Sony will be able to proceed with its prosecution of a hacker who published an encryption key allowing PlayStation 3 owners to override Sony’s copy-protection software and gain control of their consoles. The hack reportedly was built using earlier jailbreaks to the system.
A federal magistrate has granted the company subpoena power to gain access to the IP addresses of anyone who visited George Hotz’s website from January 2009 onward. It also won subpoena power for data from YouTube and Hotz’s GeoHot Twitter account.
Sony reportedly is basing its suit on the Digital Millennium Copyright Act’s prohibition of “circumvention devices.”

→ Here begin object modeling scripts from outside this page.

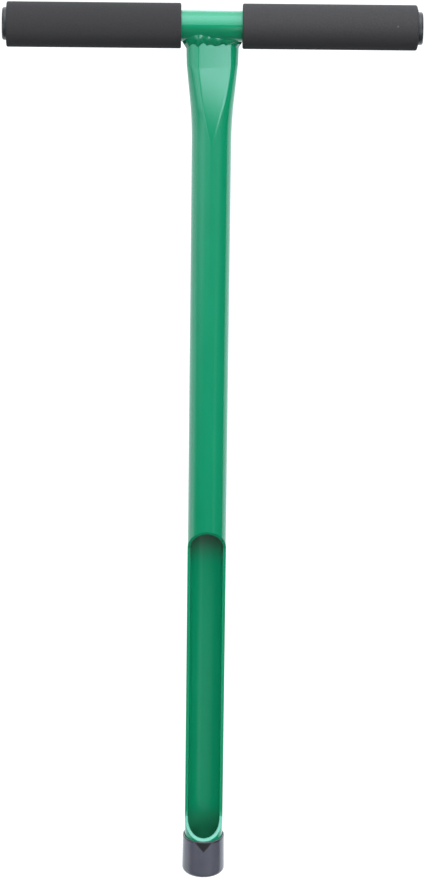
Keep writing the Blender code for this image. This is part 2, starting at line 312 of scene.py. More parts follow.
def makeWorld():
    world = bpy.data.worlds.new("studio")
    bpy.context.scene.world = world
    world.use_nodes = True
    tree = world.node_tree
    tree.nodes.clear()
    direction = addNode(tree, "ShaderNodeTexCoord").outputs["Generated"]
    split = addNode(tree, "ShaderNodeSeparateXYZ")
    feed(tree, split.inputs[0], direction)
    x, y, z = split.outputs
    front = maths(tree, "MULTIPLY", y, -1.0)
    around = maths(tree, "DEGREES", maths(tree, "ARCTAN2", x, front))
    up = maths(tree, "DEGREES", maths(tree, "ARCSINE", z))
    over = maths(tree, "DEGREES", maths(tree, "ARCTAN2", z, front))
    lean = maths(tree, "DEGREES", maths(tree, "ARCSINE", x))

    softWindow = makeSoftWindow()
    arch, brightest = addOverhead(tree, over)
    strip = placeGroup(tree, softWindow, Value=lean, From=-studio["overheadLean"],
                       To=studio["overheadLean"], Soft=studio["overheadSoft"])
    above = maths(tree, "MULTIPLY", arch, strip.outputs["Inside"])
    total = maths(tree, "MULTIPLY_ADD", above, brightest, studio["room"])
    for box in softboxes:
        wide = placeGroup(tree, softWindow, Value=around, From=box["around"][0],
                          To=box["around"][1], Soft=box["edges"][0])
        tall = placeGroup(tree, softWindow, Value=up, From=box["up"][0], To=box["up"][1],
                          Soft=box["edges"][1])
        panel = maths(tree, "MULTIPLY", wide.outputs["Inside"], tall.outputs["Inside"])
        total = maths(tree, "MULTIPLY_ADD", panel, box["glow"], total)

    lamp = addNode(tree, "ShaderNodeBackground")
    lamp.inputs["Color"].default_value = (*studio["tint"], 1)
    feed(tree, lamp.inputs["Strength"], total)
    white = addNode(tree, "ShaderNodeBackground")
    white.inputs["Color"].default_value = (1, 1, 1, 1)
    mix = addNode(tree, "ShaderNodeMixShader")
    feed(tree, mix.inputs[0], addNode(tree, "ShaderNodeLightPath").outputs["Is Camera Ray"])
    feed(tree, mix.inputs[1], lamp.outputs[0])
    feed(tree, mix.inputs[2], white.outputs[0])
    feed(tree, addNode(tree, "ShaderNodeOutputWorld").inputs["Surface"], mix.outputs[0])


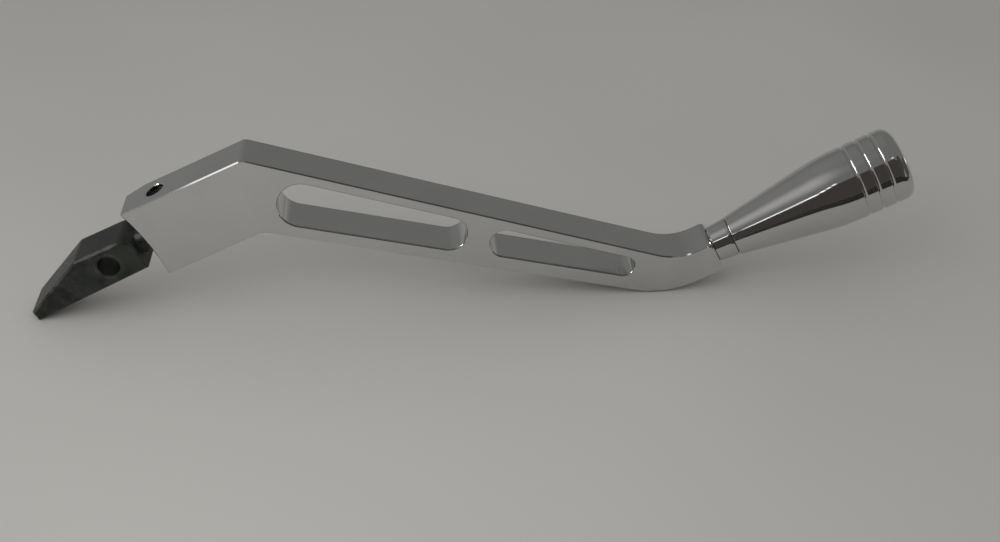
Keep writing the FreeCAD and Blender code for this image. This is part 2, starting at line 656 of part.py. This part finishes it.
def make_end_cap():
    seat = PEG_END - CAP_FLANGE_THICKNESS
    plug_radius = POCKET_RADIUS - SEAT_CLEARANCE
    plug_end = seat - CAP_PLUG_LENGTH
    cap = turned([
        (plug_end, 0),
        (plug_end, plug_radius - CAP_PLUG_CHAMFER),
        (plug_end + CAP_PLUG_CHAMFER, plug_radius),
        (seat, plug_radius),
        (seat, CAP_FLANGE_RADIUS),
        (PEG_END - CAP_EDGE_CHAMFER, CAP_FLANGE_RADIUS),
        (PEG_END, CAP_FLANGE_RADIUS - CAP_EDGE_CHAMFER),
        (PEG_END, 0),
    ])
    socket = hexagon_bar(CAP_SOCKET_FLATS, PEG_END - CAP_SOCKET_DEPTH, PEG_END + 1)
    cap = cap.cut(socket)
    mean, station = cap_seal_place()
    half = CAP_SEAL_SECTION_RADIUS + CAP_SEAL_SQUEEZE
    floor_radius = mean - CAP_SEAL_SECTION_RADIUS - SEAT_CLEARANCE
    return on_peg(cap.cut(tube(plug_radius + 1, floor_radius, station - half, station + half)))


def make_cap_seal():
    mean, station = cap_seal_place()
    return on_peg(ring(mean, CAP_SEAL_SECTION_RADIUS, station))


# ---- build ----------------------------------------------------------------------------------------

def build():
    point_foot = SPIGOT_FLAT_HEIGHT + SEAT_CLEARANCE
    lock_foot = point_foot + SET_SCREW_LENGTH + SEAT_CLEARANCE
    return {
        "arm": make_arm(),
        "knuckle": make_knuckle(),
        "pivot_bush": make_pivot_bush(),
        "knuckle_point_screw": make_set_screw(point_foot, True),
        "knuckle_lock_screw": make_set_screw(lock_foot, False),
        "thread_insert": make_thread_insert(),
        "axle": make_axle(),
        "collar": make_collar(),
        "dust_seal": make_dust_seal(),
        "inner_thrust_washer": make_thrust_washer(WASHER_SEAT),
        "outer_thrust_washer": make_thrust_washer(OUTER_WASHER_START),
        "disc_spring": make_disc_spring(),
        "nut_washer": make_nut_washer(),
        "lock_nut": make_lock_nut(),
        "nut_lock_ring": make_lock_ring(),
        "peg_shell": make_peg_shell(),
        "inner_bush": make_inner_bush(),
        "outer_bush": make_outer_bush(),
        "end_cap": make_end_cap(),
        "cap_seal": make_cap_seal(),
    }


os.makedirs("parts", exist_ok=True)
for name, shape in build().items():
    if not shape.isValid() or not shape.Solids or shape.Volume <= 0:
        raise RuntimeError(f"{name} is not a valid solid")
    shape.exportStep(f"parts/{name}.step")
    print(f"{name}: {len(shape.Solids)} solid, {shape.Volume:.1f} mm3")
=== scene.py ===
import bpy, bmesh, json, math
from mathutils import Matrix, Vector


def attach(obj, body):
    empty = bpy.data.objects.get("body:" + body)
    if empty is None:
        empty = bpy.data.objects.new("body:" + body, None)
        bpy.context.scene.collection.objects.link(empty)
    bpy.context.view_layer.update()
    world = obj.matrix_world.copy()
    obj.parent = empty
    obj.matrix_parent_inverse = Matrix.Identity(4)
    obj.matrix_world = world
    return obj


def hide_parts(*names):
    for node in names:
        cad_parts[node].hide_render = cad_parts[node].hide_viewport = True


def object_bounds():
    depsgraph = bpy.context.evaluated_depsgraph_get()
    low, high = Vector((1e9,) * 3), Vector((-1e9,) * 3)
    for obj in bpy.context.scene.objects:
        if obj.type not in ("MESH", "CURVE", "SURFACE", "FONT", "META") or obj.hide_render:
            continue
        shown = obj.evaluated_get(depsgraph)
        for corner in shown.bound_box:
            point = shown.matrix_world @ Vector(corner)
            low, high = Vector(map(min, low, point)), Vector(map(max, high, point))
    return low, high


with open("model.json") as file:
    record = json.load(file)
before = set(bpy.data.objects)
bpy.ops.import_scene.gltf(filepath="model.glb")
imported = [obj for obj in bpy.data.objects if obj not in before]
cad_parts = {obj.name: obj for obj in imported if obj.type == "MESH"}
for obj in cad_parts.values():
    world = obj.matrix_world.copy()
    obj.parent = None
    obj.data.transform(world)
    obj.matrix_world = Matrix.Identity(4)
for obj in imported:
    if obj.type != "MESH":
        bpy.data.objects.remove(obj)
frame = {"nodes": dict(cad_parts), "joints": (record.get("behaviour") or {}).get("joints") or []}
CAD_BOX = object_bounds()
NODES = frame["nodes"]
SPIN = frame["joints"][0]
PEG_BASE = Vector(SPIN["pos_m"])
PEG_AXIS = Vector(SPIN["axis"]).normalized()
FLOOR_Z = CAD_BOX[0].z
MM = 0.001
UP = Vector((0, 0, 1))
ACROSS_PLATE = Vector((0, 1, 0))

# ---- camera ---------------------------------------------------------------------------------------

CAMERA_PLACE = Vector((0.12754, -0.43964, 0.28752))
CAMERA_FORWARD = Vector((0.0731, 0.8191, -0.5689)).normalized()
CAMERA_UP = Vector((0.0443, 0.5672, 0.8224))
LENS_MM = 43.2
SENSOR_MM = 36.0


def look(place, forward, up):
    """A camera or light frame that looks along forward, with up in its vertical plane."""
    right = forward.cross(up).normalized()
    true_up = right.cross(forward)
    turn = Matrix((right, true_up, -forward)).transposed()
    return Matrix.Translation(place) @ turn.to_4x4()


def add_camera():
    data = bpy.data.cameras.new("camera")
    data.lens = LENS_MM
    data.sensor_width = SENSOR_MM
    data.clip_start = 0.01
    camera = bpy.data.objects.new("camera", data)
    camera.matrix_world = look(CAMERA_PLACE, CAMERA_FORWARD, CAMERA_UP)
    bpy.context.scene.collection.objects.link(camera)
    bpy.context.scene.camera = camera


# ---- shader helpers -------------------------------------------------------------------------------

class Shader:
    """A node tree with short calls for the nodes used here."""

    def __init__(self, tree):
        self.tree = tree
        tree.nodes.clear()

    def add(self, kind, values=(), **settings):
        node = self.tree.nodes.new(kind)
        for key, value in settings.items():
            setattr(node, key, value)
        for key, value in dict(values).items():
            self.put(node.inputs[key], value)
        return node

    def put(self, socket, value):
        if isinstance(value, bpy.types.NodeSocket):
            self.tree.links.new(value, socket)
        else:
            socket.default_value = value

    def math(self, operation, *values):
        node = self.add("ShaderNodeMath", operation=operation)
        for socket, value in zip(node.inputs, values):
            self.put(socket, value)
        return node.outputs[0]

    def ramp(self, value, low, high, out_low=0.0, out_high=1.0):
        """value between low and high, smoothly, as out_low to out_high."""
        node = self.add("ShaderNodeMapRange", interpolation_type="SMOOTHSTEP")
        for socket, number in zip(node.inputs, (value, low, high, out_low, out_high)):
            self.put(socket, number)
        return node.outputs[0]

    def mix(self, amount, first, second):
        node = self.add("ShaderNodeMix", data_type="RGBA")
        self.put(node.inputs[0], amount)
        self.put(node.inputs[6], first)
        self.put(node.inputs[7], second)
        return node.outputs[2]

    def noise(self, vector, scale, detail=3.0, rough=0.5):
        node = self.add("ShaderNodeTexNoise", {"Scale": scale, "Detail": detail, "Roughness": rough})
        self.put(node.inputs["Vector"], vector)
        return node.outputs["Fac"]

    def stretched(self, turn, scale):
        """Object coordinates seen from a turned frame and scaled along its axes."""
        place = self.add("ShaderNodeTexCoord").outputs["Object"]
        rotated = self.add("ShaderNodeVectorRotate", rotation_type="EULER_XYZ", invert=True)
        self.put(rotated.inputs["Vector"], place)
        self.put(rotated.inputs["Rotation"], turn)
        mapped = self.add("ShaderNodeVectorMath", operation="MULTIPLY")
        self.put(mapped.inputs[0], rotated.outputs[0])
        self.put(mapped.inputs[1], scale)
        return mapped.outputs[0]

    def bump(self, height, strength, distance, normal=None):
        node = self.add("ShaderNodeBump", {"Strength": strength, "Distance": distance})
        self.put(node.inputs["Height"], height)
        if normal is not None:
            self.put(node.inputs["Normal"], normal)
        return node.outputs[0]

    def dot(self, first, second):
        node = self.add("ShaderNodeVectorMath", operation="DOT_PRODUCT")
        self.put(node.inputs[0], first)
        self.put(node.inputs[1], second)
        return node.outputs["Value"]

    def principled(self, values):
        shader = self.add("ShaderNodeBsdfPrincipled", values)
        out = self.add("ShaderNodeOutputMaterial")
        self.tree.links.new(shader.outputs[0], out.inputs[0])
        return shader


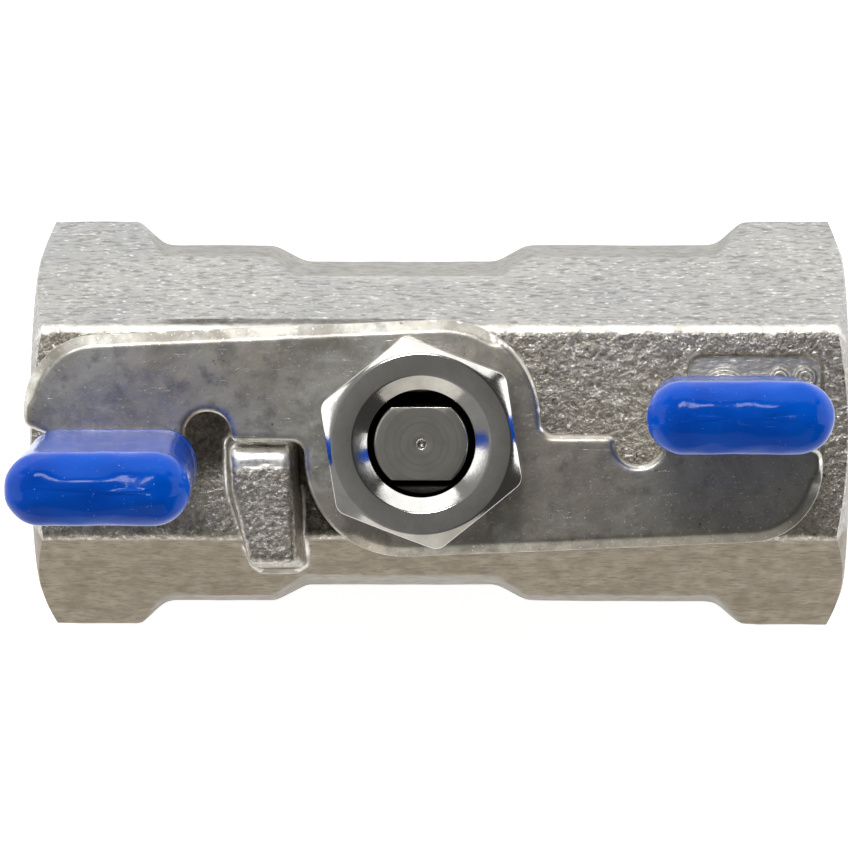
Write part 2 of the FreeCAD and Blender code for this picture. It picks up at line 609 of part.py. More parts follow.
def make_handle_plate():
    body = new_body("handle_plate")
    plate = new_sketch(body, "XY", "plate_bottom")
    draw_outline(plate, plate_outline(1) + plate_outline(-1))
    pad = extrude(body, "Pad", plate, "plate_thick")
    bend = value_of(BEND_START)
    levels = [value_of(z) for z in ("plate_bottom", "plate_bottom + plate_thick")]

    def on_rim(edge):
        points = [v.Point for v in edge.Vertexes]
        level = any(all(abs(p.z - z) < 1e-6 for p in points) for z in levels)
        on_bend = all(abs(abs(p.y) - abs(bend)) < 1e-6 for p in points)
        return level and not on_bend

    round_edges(body, pad, "plate_edge", on_rim)
    hole = new_sketch(body, "XY", "plate_bottom - 1")
    draw_double_d(hole, "hub_hole_r", "hub_flats_apart")
    extrude(body, "Pocket", hole, "plate_thick + 2", reverse=True)
    wing = new_sketch(body, "YZ", "wing_from")
    wing_section(wing)
    upright = extrude(body, "Pad", wing, "wing_to - wing_from")
    pair = body.newObject("PartDesign::PolarPattern", "handle_plate_pair")
    pair.Originals = [upright]
    pair.Axis = (origin_item(body, "Z_Axis"), [""])
    pair.Occurrences = 2
    pair.Angle = 360
    body.Tip = pair
    doc.recompute()
    return body


def make_wing_sleeve(label, turn):
    """Thick vinyl coat round one wing: a stadium in plan with a rounded top, hollow for the metal."""
    body = new_body(label, turn)
    middle = "(wing_from + wing_to) / 2"
    coat = new_sketch(body, "XY", "sleeve_bottom")
    draw_outline(coat, [
        (f"{middle} + {sx} * sleeve_length / 2", f"wing_centre + {sy} * sleeve_thick / 2",
         "sleeve_thick / 2 - 0.01") for sx, sy in ((-1, -1), (1, -1), (1, 1), (-1, 1))])
    pad = extrude(body, "Pad", coat, "sleeve_top - sleeve_bottom",
                  direction=("0", "tan(wing_lean * 1 deg)", "1"))
    top = value_of("sleeve_top")
    round_edges(body, pad, "sleeve_round", lambda edge: all(
        abs(v.Point.z - top) < 1e-6 for v in edge.Vertexes))
    cavity = new_sketch(body, "YZ", "wing_from")
    wing_section(cavity)
    extrude(body, "Pocket", cavity, "wing_to - wing_from", reverse=True)
    return body


def make_handle_nut():
    body = new_body("handle_nut", "nut_turn")
    seat = "(plate_bottom + plate_thick)"
    top = f"({seat} + nut_height)"
    blank = new_sketch(body, "XY", seat)
    draw_outline(blank, hexagon("nut_flats"))
    extrude(body, "Pad", blank, "nut_height")
    corner_r = "nut_flats / sqrt(3)"
    for end, sign in ((seat, -1), (top, 1)):
        turn_profile(body, "Groove", [
            ("nut_chamfer_r - 0.5", f"{end} + {sign} * 0.5 * tan(30 deg)"),
            (f"{corner_r} + 0.5", f"{end} - {sign} * ({corner_r} + 0.5 - nut_chamfer_r) * tan(30 deg)"),
            (f"{corner_r} + 0.5", f"{end} + {sign} * 0.5 * tan(30 deg)")], axis="Z")
    turn_profile(body, "Groove", [
        ("0", f"{seat} - 0.5"), ("nut_seat_r + 0.5", f"{seat} - 0.5"),
        ("nut_minor_r", f"{seat} + nut_seat_r - nut_minor_r"),
        ("nut_minor_r", f"{top} - (nut_sink_r - nut_minor_r)"),
        ("nut_sink_r + 0.5", f"{top} + 0.5"), ("0", f"{top} + 0.5")], axis="Z")
    turns = turns_between(seat, f"{top} - (nut_sink_r - nut_minor_r)", "nut_pitch")
    ring_thread(body, f"{seat} + nut_pitch / 2", "nut_pitch", ("nut_minor_r", "nut_major_r"),
                turns, axis="Z")
    return body


# ---------------------------------------------------------------- assembly

PARTS = [
    make_body_casting(), make_end_insert(), make_ball(),
    make_seat("seat_outlet", 0), make_seat("seat_inlet", 180), make_stem(),
    make_stem_ring("stem_thrust_washer", "collar_top", "neck_bottom",
                   "packing_inner_r", "collar_r"),
    make_packing_ring("packing_ring_lower", 0, grooved=False, ridged=True),
    make_packing_ring("packing_ring_middle", 1, grooved=True, ridged=True),
    make_packing_ring("packing_ring_upper", 2, grooved=True, ridged=False),
    make_gland_ring(), make_handle_plate(),
    make_wing_sleeve("wing_sleeve_right", 0), make_wing_sleeve("wing_sleeve_left", 180),
    make_handle_nut(),
]

doc.recompute()
faulty = [item.Name for item in doc.Objects if {"Invalid", "Error"} & set(item.State)]
if faulty:
    raise RuntimeError(f"features not rebuilt: {faulty}")
for part in PARTS:
    if part.Shape.isNull() or not part.Shape.isValid() or len(part.Shape.Solids) != 1:
        raise RuntimeError(f"{part.Label}: shape is not one valid solid")

os.makedirs("parts", exist_ok=True)
for part in PARTS:
    part.Shape.exportStep(os.path.join("parts", f"{part.Label}.step"))
    print(f"{part.Label:22s} {part.Shape.Volume:9.1f} mm3")
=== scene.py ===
import math

import bmesh
import bpy
import numpy as np
from mathutils import Matrix, Vector, noise
from mathutils.kdtree import KDTree


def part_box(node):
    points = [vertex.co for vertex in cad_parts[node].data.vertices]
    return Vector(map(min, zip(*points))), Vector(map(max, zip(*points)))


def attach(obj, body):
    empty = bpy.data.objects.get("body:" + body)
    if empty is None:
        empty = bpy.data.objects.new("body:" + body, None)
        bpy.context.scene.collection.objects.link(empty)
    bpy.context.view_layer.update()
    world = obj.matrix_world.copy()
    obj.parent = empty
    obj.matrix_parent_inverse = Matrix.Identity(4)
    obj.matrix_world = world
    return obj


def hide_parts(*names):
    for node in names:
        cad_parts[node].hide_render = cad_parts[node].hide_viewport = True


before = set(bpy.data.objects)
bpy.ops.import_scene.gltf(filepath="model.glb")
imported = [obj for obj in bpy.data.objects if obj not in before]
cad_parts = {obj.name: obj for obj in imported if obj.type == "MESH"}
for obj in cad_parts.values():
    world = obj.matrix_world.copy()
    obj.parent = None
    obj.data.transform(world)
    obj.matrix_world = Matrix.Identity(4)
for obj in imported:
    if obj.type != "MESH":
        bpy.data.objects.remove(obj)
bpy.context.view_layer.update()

# Modelling is in millimetres about the bore axis: x along the bore, z up the stem.
seat_low, seat_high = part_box("seat_inlet")
AXIS_HEIGHT = (seat_low.z + seat_high.z) * 500
TO_ROW = Matrix.Scale(0.001, 4) @ Matrix.Translation((0, 0, AXIS_HEIGHT))
TO_AXIS = TO_ROW.inverted()


def box_mm(node):
    """Lowest and highest corners of a CAD node, in millimetres about the bore axis."""
    return [TO_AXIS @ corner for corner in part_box(node)]


# ---------------------------------------------------------------- mesh helpers


def placed(name, mesh):
    """Object for a mesh, linked to the scene."""
    obj = bpy.data.objects.new(name, mesh)
    bpy.context.scene.collection.objects.link(obj)
    return obj


def mesh_object(name, points, faces):
    """Object from points and the faces between them."""
    mesh = bpy.data.meshes.new(name)
    mesh.from_pydata([tuple(p) for p in points], [], faces)
    mesh.update()
    return placed(name, mesh)


def cad_copy(node):
    """Copy of a CAD node's mesh, in millimetres about the bore axis."""
    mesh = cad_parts[node].data.copy()
    mesh.transform(TO_AXIS)
    return mesh


def ring_object(name, rings, closed=False, capped=()):
    """Mesh from rings of points, rings[i][j]; "start" and "end" in capped add a fan to a middle point."""
    rows, count = rings.shape[:2]
    i = np.arange(rows if closed else rows - 1)[:, None]
    j = np.arange(count)[None, :]
    after, beside = (i + 1) % rows, (j + 1) % count
    quads = np.stack([i * count + j, i * count + beside, after * count + beside, after * count + j], -1)
    faces = quads.reshape(-1, 4).tolist()
    points = list(rings.reshape(-1, 3))
    for end, row in (("start", 0), ("end", rows - 1)):
        if end in capped:
            points.append(rings[row].mean(axis=0))
            middle, first = len(points) - 1, row * count
            faces += [(first + k, first + (k + 1) % count, middle) for k in range(count)]
    obj = mesh_object(name, points, faces)
    tidy = bmesh.new()
    tidy.from_mesh(obj.data)
    bmesh.ops.recalc_face_normals(tidy, faces=tidy.faces)
    tidy.to_mesh(obj.data)
    tidy.free()
    return obj


def turned(radii, stations, axis="z"):
    """Rings about the z or x axis from radii and stations, both (rows, angles) or (rows, 1)."""
    radii, stations = np.broadcast_arrays(radii, stations)
    angles = np.linspace(0, 2 * math.pi, radii.shape[1], endpoint=False)[None, :]
    across, up = radii * np.cos(angles), radii * np.sin(angles)
    order = (across, up, stations) if axis == "z" else (stations, across, up)
    return np.stack(order, -1)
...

Sony did not respond to the E-Commerce Times’ request for comment by press time.
Although Sony’s tactic is fairly common in IP theft cases, privacy advocates have decried the move, saying the court granted the company overly broad subpoena powers.
Not a Privacy Issue
However, it appears that visitors to websites have little to no protection under privacy statutes.
Section 1201(a) of the Copyright Act prohibits circumventing a technological measure that restricts access to a copyrighted work, explained Jeff Goldman, a partner with Jeffer Mangels Butler & Mitchell.
“Based on what I understand to be the website operator’s publicly expressed intentions, it would seem that he intentionally set out to and did violate these anti-circumvention provisions of the Copyright Act,” he told the E-Commerce Times. “Courts have also generally held that there is no right of privacy in an IP address, since it is voluntarily conveyed to a third party to gain access to a website.”
People may feel “safe” using the internet because they are in their home, but visiting an Internet site is really no different than visiting a brick-and-mortar store or a museum, said Goldman. “It is a public place, and you generally don’t have a right of privacy in a public place. This is especially true when patronizing a public place where illegal products are being sold or given away. Anti-circumvention computer code certainly qualifies as an illegal product.”
No Honor Among Thieves
Privacy policies only work when there is one in place, and presumably this particular site did not have one, Peter S. Vogel, a trial partner at Gardere Wynne Sewell, told the E-Commerce Times.
“The FTC has two things to say about privacy polices: You don’t have to have one — but if you do, you have to adhere to what you promise. It is safe to bet that anyone running a disreputable website is not going to make overly generous, if any at all, promises to its customers.”
In short, people visiting a site to download software to help them break the law should not expect the website to fall on its sword for them, said Vogel, noting that “a reputable site, such as Amazon, tends to take such protections more seriously.”
What about curiosity seekers or otherwise innocent persons who may have visited the site but didn’t download anything? They might still be contacted by Sony’s lawyers, explained Christopher M. Collins, a partner with Vanderpool, Frostick & Nishanian.
“None of this is unusual,” he said. “As a plaintiff, we would ask to have full access to the infringer’s hard drive, communications and so on, to see who he or she is communicating with or sending information to.”
That doesn’t mean that all of those communications are suspect, though. A person who made one or two visits to the site is likely to be left alone, Collins said.
“Sony’s attorneys probably won’t look at — just to throw a number out there — all 10,000 people who visited the site, but they probably will get a sample. Also, anyone who clearly is on the site a lot will get a lot of attention.”